[Rows from a dataset]
:::::

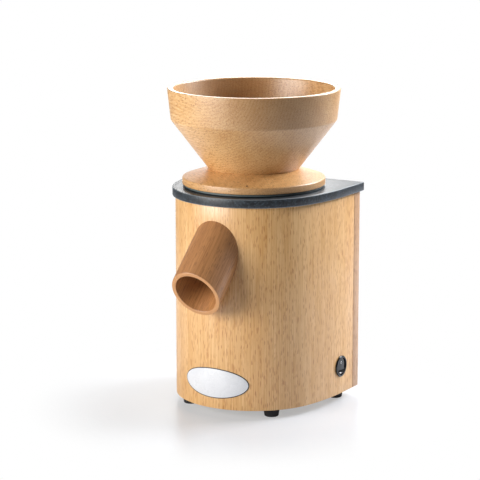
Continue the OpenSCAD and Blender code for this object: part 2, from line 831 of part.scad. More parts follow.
module upper_stone_carrier() {
    color("darkslategray") at_axis() difference() {
        union() {
            translate([0, 0, upper_disc_z]) cylinder(r = skirt_r, h = flange_z - upper_disc_z);
            translate([0, 0, carrier_bottom]) cylinder(r = carrier_flange_r, h = carrier_flange_t);
        }
        translate([0, 0, upper_disc_top]) cylinder(r = skirt_r - skirt_wall, h = flange_z);
        translate([0, 0, upper_disc_z - cut]) cylinder(d = upper_eye_d, h = carrier_t + 2 * cut);
        round_axis(3, stone_screw_circle, 30) translate([0, 0, upper_disc_z - cut])
            cylinder(r = stone_screw_d / 2 + fit, h = carrier_t + 2 * cut);
        round_axis(4, hopper_screw_circle, 45) translate([0, 0, carrier_bottom])
            flat_screw(carrier_flange_t + cut, fit, screw_d, head_d, carrier_flange_t - 0.3);
    }
}

module upper_millstone() {
    color("lightgray") at_axis() difference() {
        tube(stone_r, upper_eye_d / 2, upper_stone_z, upper_disc_z);
        furrows(upper_stone_z - furrow_h);
        round_axis(3, stone_screw_circle, 30) translate([0, 0, upper_disc_z - stone_t / 2])
            cylinder(r = stone_screw_d / 2 + fit, h = stone_t);
    }
}

module upper_stone_screws() {
    color("silver") at_axis() round_axis(3, stone_screw_circle, 30) translate([0, 0, upper_disc_top])
        pan_screw(carrier_t + stone_t / 2 - 1);
}

module hopper_screws() {
    color("silver") at_axis() round_axis(4, hopper_screw_circle, 45) translate([0, 0, carrier_bottom])
        flat_screw(carrier_flange_t + flange_edge - 1, 0, screw_d, head_d, carrier_flange_t - 0.3);
}

// ---- Switch ----

module switch_body() {
    color("black") at_axis() at_switch() difference() {
        union() {
            cylinder(d = bezel_d, h = bezel_t);
            translate([0, 0, -switch_depth]) cylinder(r = barrel_r, h = switch_depth + cut);
        }
        translate([0, 0, pivot_x - side_x]) sphere(r = barrel_bore_r);
        translate([0, 0, pivot_x - side_x]) cylinder(r = barrel_bore_r, h = switch_depth);
        translate([0, 0, pivot_x - side_x]) rotate([90, 0, 0])
            cylinder(r = rocker_pin_d / 2 + run_fit, h = 2 * (barrel_r - 0.3), center = true);
    }
}

// The rocker as it rests: its upper half pressed in, its lower half proud
module switch_rocker() {
    face = 1.6;
    color("black") at_axis() translate([pivot_x, switch_y, switch_floor_z]) union() {
        intersection() {
            rotate([0, 90, 0]) sphere(r = rocker_ball_r);
            rotate([90, 0, 0]) linear_extrude(2 * rocker_d, center = true)
                polygon([[-4, -rocker_d], [face + rocker_d * tan(rocker_travel), -rocker_d],
                         [face, 0], [face, rocker_d], [-4, rocker_d]]);
        }
        rotate([90, 0, 0]) cylinder(d = rocker_pin_d, h = 2 * (barrel_r - 0.6), center = true);
    }
}

module switch_terminals() {
    color("gold") at_axis() for (side = [-1, 1])
        translate([side_x - switch_depth - 8, switch_y + side * blade_y - 0.4, switch_floor_z - 3])
            cube([8, 0.8, 6]);
}

// ---- Other electrics ----

module run_capacitor() {
    cap = capacitor_d / 2;
    color("gainsboro") at_axis() translate([capacitor_x, capacitor_y, base_top]) {
        cylinder(r = cap, h = capacitor_h);
        translate([0, 0, 4 - base_t]) cylinder(r = 4, h = base_t);
        for (side = [-1, 1]) translate([side * 5 - 0.4, -3, capacitor_h - 1]) cube([0.8, 6, 9]);
    }
}

// Sideways place of a screw of the terminal block, counted from the left
function block_screw(i) = block_at[0] + 5 + i * 10;

module terminal_block() {
    color("ivory") at_axis() difference() {
        translate([block_at[0], block_at[1], base_top]) cube(block_size);
        for (i = [0 : 3])
            translate([block_screw(i), block_at[1] + block_size[1] / 2, base_top + block_size[2] - 2])
                cylinder(d = 4, h = 3);
    }
}

function unit(v) = v / norm(v);

// Three points of the short curve that rounds one corner of a route
function corner(route, i) =
    let (before = unit(route[i - 1] - route[i]), after = unit(route[i + 1] - route[i]))
        [for (t = [0, 0.5, 1]) route[i] + lead_bend * (pow(1 - t, 2) * before + pow(t, 2) * after)];

// Sideways directions along a path, each turned as little as can be from the last
function sideways(along, last, i = 0) =
    i == len(along) ? []
        : let (side = unit(last - (last * along[i]) * along[i])) concat([side], sideways(along, side, i + 1));

// A lead: one tube along a route with rounded corners
module lead(route) {
    last = len(route) - 1;
    path = concat([route[0]], [for (i = [1 : last - 1]) each corner(route, i)], [route[last]]);
    count = len(path);
    steps = [for (i = [0 : count - 2]) unit(path[i + 1] - path[i])];
    along = [for (i = [0 : count - 1]) unit(steps[max(i - 1, 0)] + steps[min(i, count - 2)])];
    side = sideways(along, abs(along[0][2]) < 0.5 ? [0, 0, 1] : [1, 0, 0]);
    points = [for (i = [0 : count - 1], k = [0 : lead_sides - 1])
        let (a = k * 360 / lead_sides)
            path[i] + lead_d / 2 * (cos(a) * side[i] + sin(a) * cross(along[i], side[i]))];
    walls = [for (i = [0 : count - 2], k = [0 : lead_sides - 1])
        let (a = i * lead_sides + k, b = i * lead_sides + (k + 1) % lead_sides)
            [a, a + lead_sides, b + lead_sides, b]];
    near_end = [for (k = [0 : lead_sides - 1]) k];
    far_end = [for (k = [lead_sides - 1 : -1 : 0]) (count - 1) * lead_sides + k];
    polyhedron(points, concat(walls, [near_end, far_end]));
}

module internal_leads() {
    block_top = base_top + block_size[2] - 2;
    row = block_at[1] + block_size[1] / 2;
    tip = side_x - switch_depth - 8 - 0.1;
    high = base_top + capacitor_h + 14;
    shield_level = lower_shield_top + 12;
    low_run = base_top + 28;
    to_shield = [block_screw(1), row] * (motor_r + 2) / norm([block_screw(1), row]);
    color("firebrick") at_axis() {
        lead([[tip, switch_y - blade_y, switch_floor_z], [block_screw(3), switch_y - blade_y, switch_floor_z],
              [block_screw(3), row, switch_floor_z], [block_screw(3), row, block_top]]);
        lead([[tip, switch_y + blade_y, switch_floor_z + 4],
              [block_screw(2), switch_y + blade_y, switch_floor_z + 4],
              [block_screw(2), row, switch_floor_z + 4], [block_screw(2), row, block_top]]);
        lead([[block_screw(1), row, block_top], [block_screw(1), row, shield_level],
              [to_shield[0], to_shield[1], shield_level]]);
        lead([[block_screw(0), row, block_top], [block_screw(0), row, low_run],
              [capacitor_x + 27, row + 4, low_run], [capacitor_x + 22, row + 4, high],
              [capacitor_x + 5, capacitor_y, high], [capacitor_x + 5, capacitor_y, base_top + capacitor_h + 8]]);
    }
}

module cord_bushing() {
    color("black") at_axis() at_bushing() difference() {
        union() {
            cylinder(d = bushing_d, h = bushing_t);
            translate([0, 0, -rear_t - 6]) cylinder(d = barrel_d, h = rear_t + 6 + cut);
        }
        translate([0, 0, -rear_t - 6 - cut]) cylinder(r = cord_d / 2 + 2 * fit, h = rear_t + bushing_t + 20);
    }
}

module bushing_nut() {
    color("black") at_axis() at_bushing() difference() {
        translate([0, 0, -rear_t - 5]) cylinder(r = barrel_d / 2 + 4, h = 5, $fn = 6);
        translate([0, 0, -rear_t - 5 - cut]) cylinder(r = barrel_d / 2 + fit, h = 5 + 2 * cut);
    }
}

body_shell();
rear_panel();
rear_battens();
base_board();
top_plate();
rear_panel_screws();
rubber_feet();
foot_screws();
name_badge();
spout();
milling_chamber();
chamber_screws();
motor_upper_shield();
motor_lower_shield();
stator_core();
stator_windings();
motor_bolts();
motor_mount_screws();
bearing_outer_rings();
bearing_balls();
run_capacitor();
terminal_block();
switch_body();
switch_terminals();
internal_leads();
cord_bushing();
bushing_nut();
motor_shaft();
rotor_core();
rotor_end_rings();
bearing_inner_rings();
cooling_fan();
lower_stone_carrier();
lower_millstone();
lower_stone_screws();
shaft_key();
carrier_washer();
carrier_nut();
dust_seal();
hopper_funnel();
hopper_base();
throat_tube();
throat_guard();
setting_dot();
upper_stone_carrier();
upper_millstone();
upper_stone_screws();
hopper_screws();
switch_rocker();
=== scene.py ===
# %% [markdown]
# An electric grain mill: a casing of bent beech with a round nose, a mottled top plate, a turned
# hopper that screws up and down to set the millstones, a sloping wooden spout and a rocker switch.
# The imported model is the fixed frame. Every new piece below sits exactly where that model says and
# takes over the look of one of its nodes, while the rest keep their meshes and only get materials.

import json
import math

import bmesh
import bpy
from mathutils import Euler, Matrix, Vector


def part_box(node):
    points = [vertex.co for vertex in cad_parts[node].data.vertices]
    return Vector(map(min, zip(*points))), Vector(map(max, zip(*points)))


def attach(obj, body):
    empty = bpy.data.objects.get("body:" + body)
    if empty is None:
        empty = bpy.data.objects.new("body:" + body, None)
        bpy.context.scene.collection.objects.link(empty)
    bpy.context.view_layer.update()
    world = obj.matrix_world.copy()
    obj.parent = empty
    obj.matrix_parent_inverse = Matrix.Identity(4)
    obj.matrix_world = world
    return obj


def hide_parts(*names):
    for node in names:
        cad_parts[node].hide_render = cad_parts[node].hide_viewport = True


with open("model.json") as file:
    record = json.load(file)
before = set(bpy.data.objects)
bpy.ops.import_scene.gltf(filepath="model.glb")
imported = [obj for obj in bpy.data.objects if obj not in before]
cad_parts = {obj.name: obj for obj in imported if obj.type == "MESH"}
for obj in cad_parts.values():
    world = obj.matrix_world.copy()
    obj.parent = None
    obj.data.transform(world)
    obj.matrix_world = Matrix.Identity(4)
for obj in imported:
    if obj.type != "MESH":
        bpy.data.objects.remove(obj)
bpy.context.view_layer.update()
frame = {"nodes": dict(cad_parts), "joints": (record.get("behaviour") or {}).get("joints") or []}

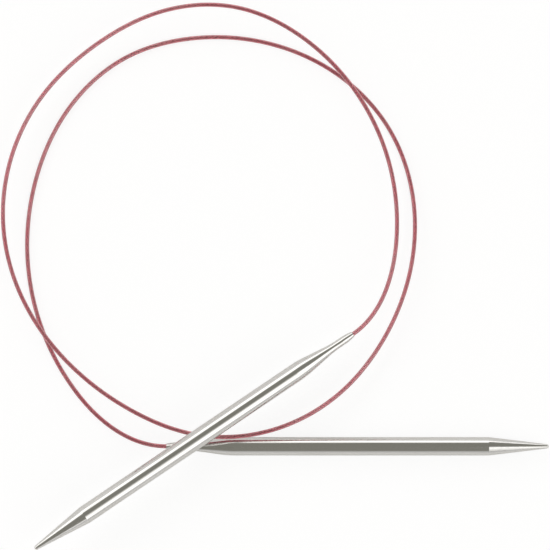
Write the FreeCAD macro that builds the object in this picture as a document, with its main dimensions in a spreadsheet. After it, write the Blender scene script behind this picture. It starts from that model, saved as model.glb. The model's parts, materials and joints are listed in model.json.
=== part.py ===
import FreeCAD, Part

# A circular knitting needle: two hollow steel needles joined by one long springy cable, lying
# coiled nearly twice round.  The cable is a twisted steel rope inside a clear plastic jacket.
#
# Frame: millimetres, +Z up, the table at Z = 0.  +X runs along the lower needle to its point, and
# the origin is under the middle of the coiled object.
#
# A flexible cable is carried by a chain of short rigid lengths.  Each length is one arc of the
# coil, and the gap between two lengths is a joint.

import math
import os

import Sketcher

Vector = FreeCAD.Vector

CABLE_LENGTHS = 16
SAMPLES = 1500

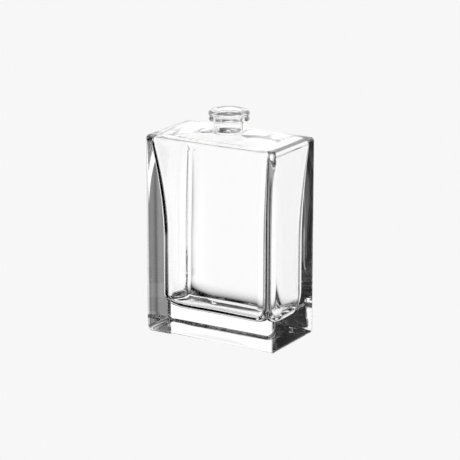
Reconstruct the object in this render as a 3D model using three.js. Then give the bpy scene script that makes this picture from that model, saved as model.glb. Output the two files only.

:::::

Locate "Write the FreeCAD" in the material, then quote the line that contains it and all lines after it through the final one.

* _WORKED ANSWER_
Write the FreeCAD macro that builds the object in this picture as a document, with its main dimensions in a spreadsheet. After it, write the Blender scene script behind this picture. It starts from that model, saved as model.glb. The model's parts, materials and joints are listed in model.json.
=== part.py ===
import FreeCAD, Part

# A circular knitting needle: two hollow steel needles joined by one long springy cable, lying
# coiled nearly twice round.  The cable is a twisted steel rope inside a clear plastic jacket.
#
# Frame: millimetres, +Z up, the table at Z = 0.  +X runs along the lower needle to its point, and
# the origin is under the middle of the coiled object.
#
# A flexible cable is carried by a chain of short rigid lengths.  Each length is one arc of the
# coil, and the gap between two lengths is a joint.

import math
import os

import Sketcher

Vector = FreeCAD.Vector

CABLE_LENGTHS = 16
SAMPLES = 1500

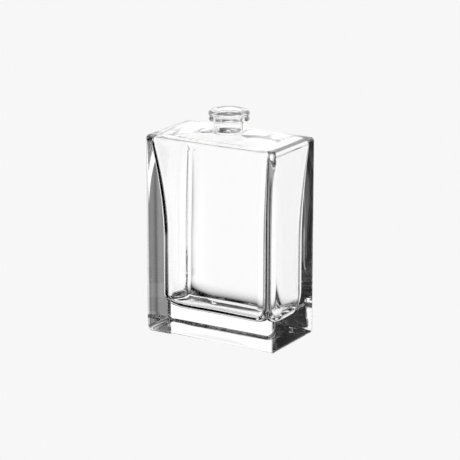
Reconstruct the object in this render as a 3D model using three.js. Then give the bpy scene script that makes this picture from that model, saved as model.glb. Output the two files only.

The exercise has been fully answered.